Personal information
- Date of birth: 19 April 1990 (age 35)
- Place of birth: Deggendorf, West Germany
- Height: 1.88 m (6 ft 2 in)
- Position: Goalkeeper

Youth career
- 0000–2008: SpVgg Grün-Weiss Deggendorf
- 2008–2010: Jahn Regensburg

Senior career*
- Years: Team / Apps / (Gls)
- 2010–2014: Jahn Regensburg / 28 / (0)
- 2014–2022: Dynamo Dresden / 23 / (0)

= Patrick Wiegers =

German footballer (born 1990)

Patrick Wiegers (born 19 April 1990) is a German former professional footballer who played as a goalkeeper.

==Career==
Wiegers was born in Deggendorf.

He made his professional debut with SSV Jahn Regensburg during the 2009–10 3. Liga season in a 2–0 away loss to SpVgg Unterhaching. With the exception of the first 13 games of the 2013–2014 season, he was a bench player who only occasionally filled in for the main goalkeeper. His contract was not extended beyond the end of this season.

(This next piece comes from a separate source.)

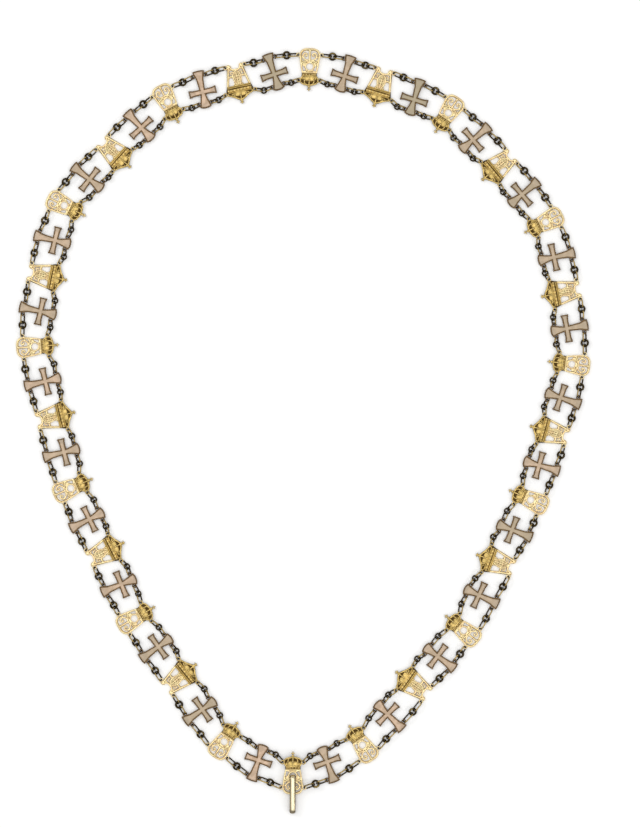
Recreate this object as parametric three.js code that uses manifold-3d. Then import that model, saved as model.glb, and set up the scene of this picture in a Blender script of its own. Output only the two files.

Following his departure from Regensburg, he joined Dynamo Dresden shortly after the start of the 2014–2015 season. After being the squad's reserve keeper for the first twenty games of the season, he was promoted to the starting eleven following the mid-game injury of Benjamin Kirsten on 13 December 2014 in a game against Energie Cottbus. On 26 April 2015, Kirsten returned to his old position after being subbed in due to Wiegers having received a red card. Apart from a brief five-game interval at the end of the 2015–2016 season, this has been Wieger's only stint as Dresden's main keeper so far, as he acted as the club's secondary or tertiary keeper during the following seasons.